In particular, in the Euclidean geometry, this norm is the standard $\norm {x_1,...,x_n} = \sqrt{\sum_1^n |x_i|^2}$ , and in our new and improved integral inner product on functions, we get:
$$ \norm f = \sqrt{\int_0^1 |f(x)|^2\dx }. $$
The importance of the norm functions, is that we use them to measure the size of vectors, and more over we can talk about distances between vector, by defining
$$\mathrm{dist}(u,v):=\norm{u-v}.$$
Different norms define different distances, which have all sorts of relations between them.

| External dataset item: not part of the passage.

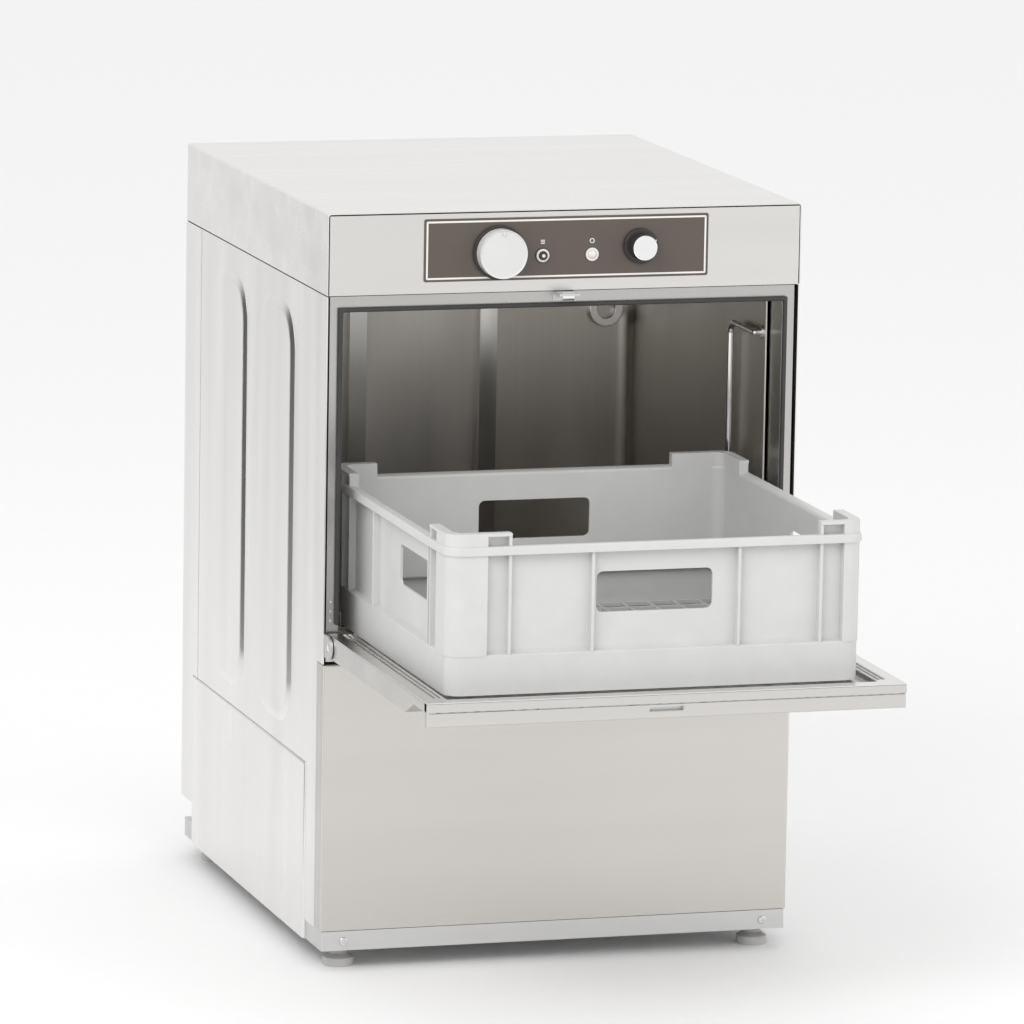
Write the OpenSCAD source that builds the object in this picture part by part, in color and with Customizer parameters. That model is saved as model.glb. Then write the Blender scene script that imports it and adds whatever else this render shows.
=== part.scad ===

The norms above are usually called the $\mathcal {L}^2$ norms (since we take the square and then square root), and denoted by $\norm {\cdot}_2$ . A couple more interesting norms that we will encounter later on are the $\mathcal{L}^1$ and $\mathcal {L}^\infty$ norms, both in the continues and discrete cases, defined respectively by:
$$\begin{align} \norm f_1 & := \int_0^1 |f(x)|\dx & \norm {(x_1,...,x_n)}_1 & := \sum_1^n |x_i| \\ \norm f_\infty & := \sup|f(x)| & \norm {(x_1,...,x_n)}_\infty & := \max_i |x_i| \end{align}.$$
Actually, these are part of a family of norms called $\mathcal{L}^p$ norms for $1\leq p\leq \infty$ defined by:
$$\begin{align} \norm f_p & := \left(\int_0^1 |f(x)|^p\dx\right)^{1/p} & \norm {(x_1,...,x_n)}_p & := \left(\sum_1^n |x_i|^p\right)^{1/p} \end{align}.$$
For $p=1,2$ we get the $\mathcal{L}^1$ and $\mathcal{L}^2$ norms, and in the limit $p\to\infty$ we obtain the $\mathcal{L}^\infty$ norm.
While there are similarities between the discrete and continuous case, the discrete finite dimensional norms are much more well behaved than their infinite dimensional analogues. We will later discuss more in depth about these infinite dimensional norms, but for now let’s get a little bit of visual intuition about the finite dimensional case, by simply drawing the unit circle $\norm{(x,y)}_p=1$ in the plane.
As you can see, the standard unit circle for $p=2$ is an actual circle, while for $p=1$ we get a diamond, and as $p\to \infty$ it approaches (and in the limit is) a square lined up to the X and Y axes. Also, for $p< 1$ the formula defined above is not a norm, and we can “see” it, since the interior of the unit circle is not convex.